— Written request —
Repeat exactly the lines between and including those that contain "function addPiece(group, name, geometry, finish)" and "obj.data.transform(world)". Output no other line.

++++++++

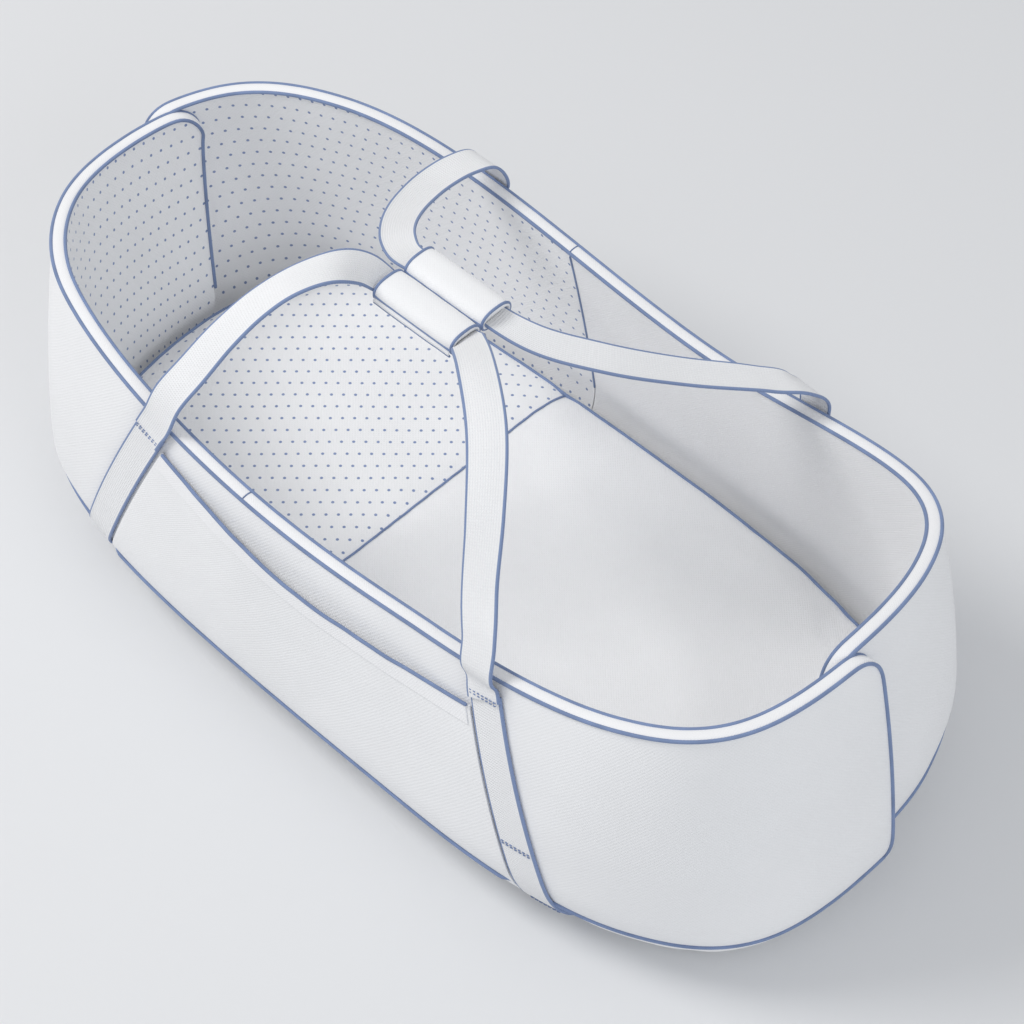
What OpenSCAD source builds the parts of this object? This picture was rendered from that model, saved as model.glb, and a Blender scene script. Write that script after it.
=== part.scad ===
// Soft carrycot bassinet: two padded side panels that overlap at the head
// and at the foot, a board-stiffened base, a fitted mattress, a patch pocket
// on the near side, and two webbing carry handles with padded grips.
// Origin: centre of the footprint on the floor. +X to the foot, -Y to the
// near side (the side with the pocket), +Z up. Millimetres.

/* [Cot] */
// Length over the rim, head to foot
rim_len = 780; // [760:1:800]
// Width over the rim at its widest
rim_w = 346; // [336:1:352]
// Height of the rim above the floor at mid length
rim_h = 215; // [205:1:225]
// Width over the base bulge at its widest
base_w = 414; // [408:1:422]
// Thickness of the padded wall at the rim
wall_t = 10; // [8:0.5:12]
// Thickness of the outer fabric, lining and pocket cloth
cloth_t = 1.5; // [1:0.1:1.8]

/* [Mattress] */
// Height of the mattress top above the floor
mat_top = 57; // [54:1:60]
// Thickness of the mattress cover cloth
cover_t = 1.5; // [1:0.1:2]
// Where the printed head cloth is sewn to the plain foot cloth, along X
seam_x = -67; // [-80:1:-50]

/* [Handles] */
// Width of the webbing
web_w = 30; // [27:1:32]
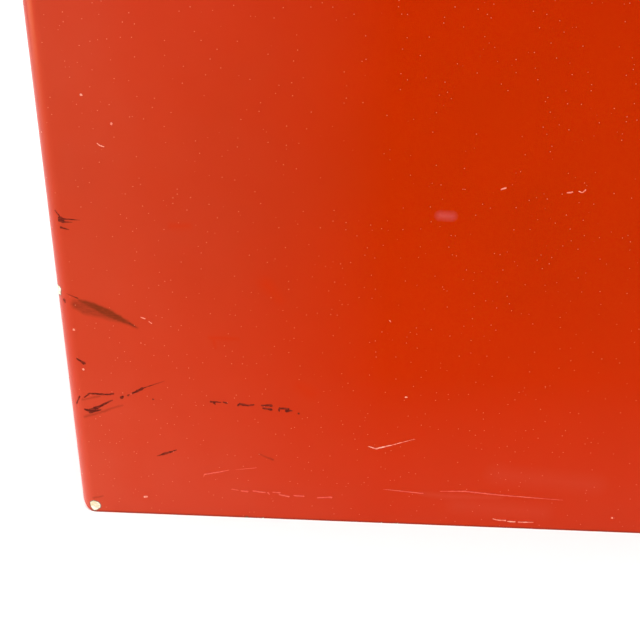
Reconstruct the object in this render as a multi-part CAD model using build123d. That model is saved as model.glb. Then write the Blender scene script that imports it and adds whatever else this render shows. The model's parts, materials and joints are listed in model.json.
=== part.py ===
"""Coin-operated newspaper vending box of painted sheet steel, standing flat on the ground.

Frame, in millimetres: X is the width, the front faces -Y and +Z is up. The origin is on the ground at
the centre of the four anchor holes. The door and the drawer are shut, and both locks are released.
"""

from build123d import *
import math
import os

# ---------------------------------------------------------------- driving dimensions
WIDTH, DEPTH, HEIGHT = 508.0, 432.0, 1000.0  # painted body without the cap
SHEET = 2.0
EDGE_R = 9.5  # outside radius of the body's upright edges
FOOT_R = 9.0  # radius of the body's lower rear corner, seen from the side
JAMB = 30.0  # width of each front return
FOOT_FLANGE = 25.0
HALF_W = WIDTH / 2
FRONT, BACK = -DEPTH / 2, DEPTH / 2
INNER_X = HALF_W - SHEET
JAMB_X = HALF_W - JAMB
PLAY = 0.3  # gap between faces that move past each other
LINER_GAP = 0.2  # gap between the body's wall and what is fixed inside it

# Door and hinge
DOOR_HALF_W = 244.0
DOOR_LOW, DOOR_TOP = 430.0, 974.0
SEAL_T = 2.0
DOOR_BACK = FRONT - SEAL_T - PLAY
DOOR_DEEP = 20.0
DOOR_FACE = DOOR_BACK - DOOR_DEEP
DOOR_SKIN = DOOR_FACE + SHEET  # inner side of the door's face
HINGE_DROP = 12.0  # from the door's lower edge, and from the body's front, to the hinge axis
HINGE_Y, HINGE_Z = FRONT - HINGE_DROP, DOOR_LOW - HINGE_DROP
HINGE_ROD_R = 5.0
DOOR_SWING = 65.0

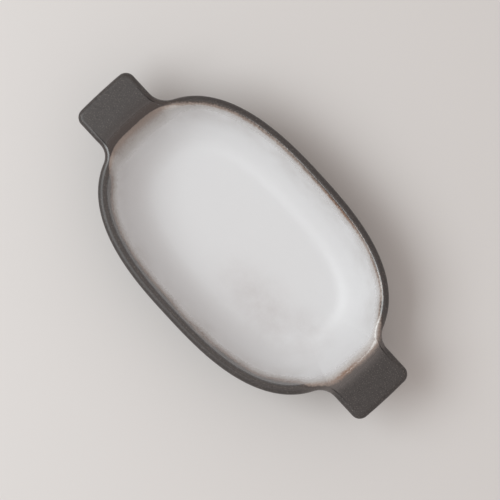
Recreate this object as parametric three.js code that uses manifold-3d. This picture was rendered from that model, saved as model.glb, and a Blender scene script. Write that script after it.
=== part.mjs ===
import * as THREE from 'three';
import * as BufferGeometryUtils from 'three/addons/utils/BufferGeometryUtils.js';
import Module from 'manifold-3d';

// Oval stoneware dish with a flat ear at each end.
// Millimetres, +Z up, +X along the ears, origin on the table under the middle.

// Plan sizes
const bowlLength = 194.2;
const earReach = 27.9;
const bowlWidth = 125;
const ovalPower = 2.64;

// Section sizes, measured across the short axis
const dishHeight = 44;
const rimThickness = 6;
const floorThickness = 5.5;
const floorHalfWidth = 32.5;
const wallFootHalfWidth = 42;
const footHeight = 2.5;
const footWidth = 5;
const footStepIn = 2;

// Pulls that bend the wall, as run and rise from its four ends
const outerFootPull = { run: 10, rise: 6.5 };
const outerRimPull = { run: 2, rise: 17 };
const innerRimPull = { run: 1.5, rise: 12 };
const innerFloorPull = { run: 14.5, rise: 0.5 };

// Ear sizes
const earWidth = 42.4;
const earThickness = 7;
const earTipRadius = 5.7;
const earEdgeRadius = 2.6;
const earRootRadius = 12.2;
const earRootBite = 0.5;
const earTuck = 30;

// Glaze skins and the gap that parts keep
const glazeThickness = 0.6;
const jointGap = 0.3;
const glazeLineHeight = 5;

// Facets
const sectors = 48;
const wallSteps = 7;
const rimSteps = 6;
const earArcSteps = 3;
const earEdgeSteps = 2;
const ovalSamples = 400;
const solverSteps = 40;
const weldDistance = 1e-4;
const clearance = 20;

const dishLength = bowlLength + 2 * earReach;
const halfWidth = bowlWidth / 2;
const bowlStretch = (bowlLength - bowlWidth) / 2;
const rimRadius = rimThickness / 2;
const rimCentre = new THREE.Vector2(halfWidth - rimRadius, dishHeight - rimRadius);
const floorHeight = footHeight + floorThickness;
const clayInset = glazeThickness + jointGap;

const wasm = await Module();
wasm.setup();

// A point of the oval that crosses the short axis at the given half-width
function ovalPoint(half, angle) {
  const c = Math.cos(angle);
  const s = Math.sin(angle);
  const scale = (Math.abs(c) ** ovalPower + Math.abs(s) ** ovalPower) ** (-1 / ovalPower);
  return new THREE.Vector2((half + bowlStretch) * c * scale, half * s * scale);
}

// Shared vertices merged and collapsed triangles dropped
function weld(geometry) {
  geometry.deleteAttribute('normal');
  geometry.deleteAttribute('uv');
  const merged = BufferGeometryUtils.mergeVertices(geometry, weldDistance);
  const index = merged.index.array;
  const kept = [];
  for (let i = 0; i < index.length; i += 3) {
    const [a, b, c] = index.slice(i, i + 3);
    if (a !== b && b !== c && c !== a) kept.push(a, b, c);
  }
  merged.setIndex(kept);
  return merged;
}

// Spins a section of (half-width, height) points and stretches each ring to its oval
function ovalSolid(section) {
  const geometry = new THREE.LatheGeometry(section, sectors);
  const position = geometry.attributes.position;
  for (let i = 0; i < position.count; i++) {
    const spun = new THREE.Vector2(position.getX(i), -position.getZ(i));
    const half = spun.length();
    const point = half > weldDistance ? ovalPoint(half, spun.angle()) : new THREE.Vector2();
    position.setXYZ(i, point.x, point.y, position.getY(i));
  }
  return weld(geometry);
}

function toSolid(geometry) {
  return new wasm.Manifold(new wasm.Mesh({
    numProp: 3,
    vertProperties: new Float32Array(geometry.attributes.position.array),
    triVerts: Uint32Array.from(geometry.index.array),
  }));
}

function toGeometry(solid) {
  const mesh = solid.getMesh();
  const geometry = new THREE.BufferGeometry();
  geometry.setAttribute('position', new THREE.BufferAttribute(mesh.vertProperties, mesh.numProp));
  geometry.setIndex(new THREE.BufferAttribute(mesh.triVerts, 1));
  return geometry;
}

const v = (half, height) => new THREE.Vector2(half, height);

// The wall's two faces: the outer one runs up to the rim, the inner one down to the floor
const outerFace = new THREE.CubicBezierCurve(
  v(wallFootHalfWidth, footHeight),
  v(wallFootHalfWidth + outerFootPull.run, footHeight + outerFootPull.rise),
  v(halfWidth - outerRimPull.run, rimCentre.y - outerRimPull.rise),
  v(halfWidth, rimCentre.y),
);
const innerFace = new THREE.CubicBezierCurve(
  v(halfWidth - rimThickness, rimCentre.y),
  v(halfWidth - rimThickness - innerRimPull.run, rimCentre.y - innerRimPull.rise),
  v(floorHalfWidth + innerFloorPull.run, floorHeight + innerFloorPull.rise),
  v(floorHalfWidth, floorHeight),
);

// Points of a face moved into the clay by inset
function facePoints(face, inset) {
  const points = [];
  for (let step = 0; step <= wallSteps; step++) {
    const t = step / wallSteps;
    const tangent = face.getTangent(t);
    const point = face.getPoint(t);
    points.push(v(point.x - tangent.y * inset, point.y + tangent.x * inset));
  }
  return points;
}

// Rim arc about its centre line; 0 is the outer side, PI the inner side
function rimPoints(inset, from, to) {
  const points = [];
  const count = Math.round(rimSteps * Math.abs(to - from) / Math.PI);
  for (let step = 0; step <= count; step++) {
    const angle = from + (to - from) * step / count;
    const radius = rimRadius - inset;
    points.push(v(rimCentre.x + radius * Math.cos(angle), rimCentre.y + radius * Math.sin(angle)));
  }
  return points;
}

// The bowl's outer form, filled to the top
function outerBlock(inset) {
  const face = facePoints(outerFace, inset).slice(0, -1);
  return toSolid(ovalSolid([
    v(0, footHeight),
    v(face[0].x, footHeight),
    ...face.slice(inset > 0 ? 0 : 1),
    ...rimPoints(inset, 0, Math.PI / 2),
    v(0, dishHeight - inset),
  ]));
}

// The space inside the bowl, grown into the clay and open upwards
function cavity(growth) {
  const face = facePoints(innerFace, growth).reverse().slice(0, -1);
  return toSolid(ovalSolid([
    v(0, face[0].y),
    ...face,
    ...rimPoints(growth, Math.PI, Math.PI / 2),
    v(rimCentre.x, dishHeight + clearance),
    v(0, dishHeight + clearance),
  ]));
}

// Centre of the concave fillet where an ear's side runs into the oval
function earRootCentre() {
  const y = earWidth / 2 + earRootRadius;
  const share = Math.max(0, 1 - (y / halfWidth) ** ovalPower);
  let near = bowlLength / 2 * share ** (1 / ovalPower);
  let far = near + 2 * earRootRadius;
  for (let step = 0; step < solverSteps; step++) {
    const middle = v((near + far) / 2, y);
    const gap = middle.distanceTo(nearestOnOval(middle));
    if (gap < earRootRadius - earRootBite) near = middle.x;
    else far = middle.x;
  }
  return v(far, y);
}

function nearestOnOval(point) {
  let best = ovalPoint(halfWidth, 0);
  for (let step = 1; step <= ovalSamples; step++) {
    const candidate = ovalPoint(halfWidth, step / ovalSamples * Math.PI / 2);
    if (candidate.distanceTo(point) < best.distanceTo(point)) best = candidate;
  }
  return best;
}

// The +X ear's plan, with its root tucked into the bowl
function earOutline(inset) {
  const half = earWidth / 2 - inset;
  const tip = dishLength / 2 - inset;
  const corner = earTipRadius - inset;
  const root = earRootRadius + inset;
  const centre = earRootCentre();
  const touch = nearestOnOval(centre).sub(centre).angle();
  const tucked = bowlLength / 2 - earTuck;
  const start = v(centre.x + root * Math.cos(touch), centre.y + root * Math.sin(touch));
  const shape = new THREE.Shape();
  shape.moveTo(tucked, -start.y);
  shape.lineTo(start.x, -start.y);
  shape.absarc(centre.x, -centre.y, root, -touch, Math.PI / 2, true);
  shape.absarc(tip - corner, -half + corner, corner, -Math.PI / 2, 0, false);
  shape.absarc(tip - corner, half - corner, corner, 0, Math.PI / 2, false);
  shape.absarc(centre.x, centre.y, root, -Math.PI / 2, touch, true);
  shape.lineTo(tucked, start.y);
  return shape;
}

// The ear slab with rounded edges, flush with the rim
function earSlab(inset) {
  const edge = earEdgeRadius - inset;
  const geometry = new THREE.ExtrudeGeometry(earOutline(inset), {
    depth: earThickness - 2 * inset - 2 * edge,
    curveSegments: earArcSteps,
    bevelThickness: edge,
    bevelSize: edge,
    bevelOffset: -edge,
    bevelSegments: earEdgeSteps,
  });
  geometry.translate(0, 0, dishHeight - earThickness + inset + edge);
  return geometry;
}

// Both ears as solids
function earSolids(inset) {
  const right = toSolid(weld(earSlab(inset)));
  const left = toSolid(weld(earSlab(inset).rotateZ(Math.PI)));
  return right.add(left);
}

// Bowl and ears as one form
function wholeForm(inset) {
  return outerBlock(inset).add(earSolids(inset)).subtract(cavity(inset));
}

function bowlBody() {
  const outer = facePoints(outerFace, clayInset).slice(0, -1);
  const inner = facePoints(innerFace, clayInset).slice(1);
  return ovalSolid([
    v(0, footHeight),
    v(outer[0].x, footHeight),
    ...outer,
    ...rimPoints(clayInset, 0, Math.PI),
    ...inner,
    v(0, inner[inner.length - 1].y),
  ]);
}

function clayEar() {
  return toGeometry(toSolid(weld(earSlab(clayInset))).subtract(outerBlock(glazeThickness)));
}

function footRing() {
  const outer = wallFootHalfWidth - footStepIn;
  const inner = outer - footWidth;
  const top = footHeight - jointGap;
  return ovalSolid([v(inner, 0), v(outer, 0), v(outer, top), v(inner, top), v(inner, 0)]);
}

// White glass skin from just under the rim down over the floor
function innerGlaze() {
  const under = facePoints(innerFace, glazeThickness).reverse();
  const over = facePoints(innerFace, 0);
  const top = rimCentre.y - jointGap;
  under[under.length - 1].y = top;
  over[0].y = top;
  return ovalSolid([v(0, under[0].y), ...under, ...over, v(0, floorHeight)]);
}

// Dark skin over the rim, the ears and the outside, down to the glaze line
function outerGlaze() {
  const skin = wholeForm(0).subtract(wholeForm(glazeThickness));
  const lining = facePoints(innerFace, 2 * glazeThickness).reverse();
  lining[lining.length - 1].y = rimCentre.y;
  const liningBlock = toSolid(ovalSolid([v(0, lining[0].y), ...lining, v(0, rimCentre.y)]));
  const bareDepth = glazeLineHeight + clearance;
  const bareBlock = new THREE.BoxGeometry(2 * dishLength, 2 * dishLength, bareDepth);
  bareBlock.translate(0, 0, glazeLineHeight - bareDepth / 2);
  return toGeometry(skin.subtract(liningBlock).subtract(toSolid(weld(bareBlock))));
}

const clay = { color: 0xb7a793, roughness: 0.85, metalness: 0 };
const whiteGlaze = { color: 0xd6d6d4, roughness: 0.2, metalness: 0 };
const darkGlaze = { color: 0x4b4746, roughness: 0.45, metalness: 0 };

function addPiece(group, name, geometry, finish) {
  geometry.computeVertexNormals();
  const mesh = new THREE.Mesh(geometry, new THREE.MeshStandardMaterial(finish));
  mesh.name = name;
  group.add(mesh);
  return mesh;
}

const dish = new THREE.Group();
dish.name = 'oval_eared_dish';
addPiece(dish, 'bowl_body', bowlBody(), clay);
addPiece(dish, 'foot_ring', footRing(), clay);
addPiece(dish, 'ear_right', clayEar(), clay);
addPiece(dish, 'ear_left', clayEar(), clay).rotation.z = Math.PI;
addPiece(dish, 'inner_glaze', innerGlaze(), whiteGlaze);
addPiece(dish, 'outer_glaze', outerGlaze(), darkGlaze);

export default dish;
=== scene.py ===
import math

import bpy
import numpy as np
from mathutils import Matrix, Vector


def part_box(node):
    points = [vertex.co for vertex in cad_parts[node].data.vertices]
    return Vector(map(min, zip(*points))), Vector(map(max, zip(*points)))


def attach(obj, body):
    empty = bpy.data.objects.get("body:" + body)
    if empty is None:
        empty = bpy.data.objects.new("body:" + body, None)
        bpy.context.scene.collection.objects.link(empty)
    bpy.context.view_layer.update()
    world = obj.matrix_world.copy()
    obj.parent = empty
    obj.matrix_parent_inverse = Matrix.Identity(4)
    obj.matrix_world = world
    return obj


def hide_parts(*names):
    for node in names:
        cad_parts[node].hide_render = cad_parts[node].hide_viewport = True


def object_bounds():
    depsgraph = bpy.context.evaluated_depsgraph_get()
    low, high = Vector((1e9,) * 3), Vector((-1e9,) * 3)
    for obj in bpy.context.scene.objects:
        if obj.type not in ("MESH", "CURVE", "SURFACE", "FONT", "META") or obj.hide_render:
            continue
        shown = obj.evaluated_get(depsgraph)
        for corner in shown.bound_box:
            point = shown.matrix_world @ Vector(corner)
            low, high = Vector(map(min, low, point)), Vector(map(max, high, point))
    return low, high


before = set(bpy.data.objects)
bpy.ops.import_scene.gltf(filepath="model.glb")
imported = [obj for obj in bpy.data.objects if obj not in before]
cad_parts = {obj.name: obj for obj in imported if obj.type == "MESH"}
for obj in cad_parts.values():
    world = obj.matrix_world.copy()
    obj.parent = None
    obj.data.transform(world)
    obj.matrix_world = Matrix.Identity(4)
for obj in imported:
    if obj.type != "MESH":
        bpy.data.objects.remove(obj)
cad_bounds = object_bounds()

# The oval stoneware dish, glazed dark outside and pale inside, seen from straight above.
# Metres, in the CAD frame: +X along the ears, +Z up.

MM = 0.001

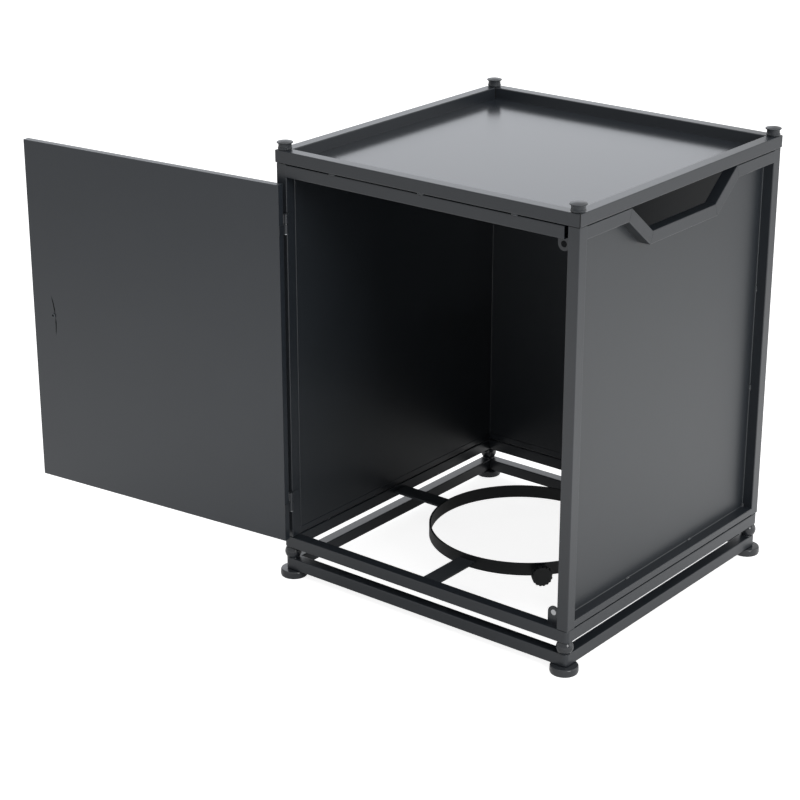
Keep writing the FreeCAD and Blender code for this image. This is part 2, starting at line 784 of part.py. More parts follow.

++++++++

— Correct answer —
function addPiece(group, name, geometry, finish) {
  geometry.computeVertexNormals();
  const mesh = new THREE.Mesh(geometry, new THREE.MeshStandardMaterial(finish));
  mesh.name = name;
  group.add(mesh);
  return mesh;
}

const dish = new THREE.Group();
dish.name = 'oval_eared_dish';
addPiece(dish, 'bowl_body', bowlBody(), clay);
addPiece(dish, 'foot_ring', footRing(), clay);
addPiece(dish, 'ear_right', clayEar(), clay);
addPiece(dish, 'ear_left', clayEar(), clay).rotation.z = Math.PI;
addPiece(dish, 'inner_glaze', innerGlaze(), whiteGlaze);
addPiece(dish, 'outer_glaze', outerGlaze(), darkGlaze);

export default dish;
=== scene.py ===
import math

import bpy
import numpy as np
from mathutils import Matrix, Vector


def part_box(node):
    points = [vertex.co for vertex in cad_parts[node].data.vertices]
    return Vector(map(min, zip(*points))), Vector(map(max, zip(*points)))


def attach(obj, body):
    empty = bpy.data.objects.get("body:" + body)
    if empty is None:
        empty = bpy.data.objects.new("body:" + body, None)
        bpy.context.scene.collection.objects.link(empty)
    bpy.context.view_layer.update()
    world = obj.matrix_world.copy()
    obj.parent = empty
    obj.matrix_parent_inverse = Matrix.Identity(4)
    obj.matrix_world = world
    return obj


def hide_parts(*names):
    for node in names:
        cad_parts[node].hide_render = cad_parts[node].hide_viewport = True


def object_bounds():
    depsgraph = bpy.context.evaluated_depsgraph_get()
    low, high = Vector((1e9,) * 3), Vector((-1e9,) * 3)
    for obj in bpy.context.scene.objects:
        if obj.type not in ("MESH", "CURVE", "SURFACE", "FONT", "META") or obj.hide_render:
            continue
        shown = obj.evaluated_get(depsgraph)
        for corner in shown.bound_box:
            point = shown.matrix_world @ Vector(corner)
            low, high = Vector(map(min, low, point)), Vector(map(max, high, point))
    return low, high


before = set(bpy.data.objects)
bpy.ops.import_scene.gltf(filepath="model.glb")
imported = [obj for obj in bpy.data.objects if obj not in before]
cad_parts = {obj.name: obj for obj in imported if obj.type == "MESH"}
for obj in cad_parts.values():
    world = obj.matrix_world.copy()
    obj.parent = None
    obj.data.transform(world)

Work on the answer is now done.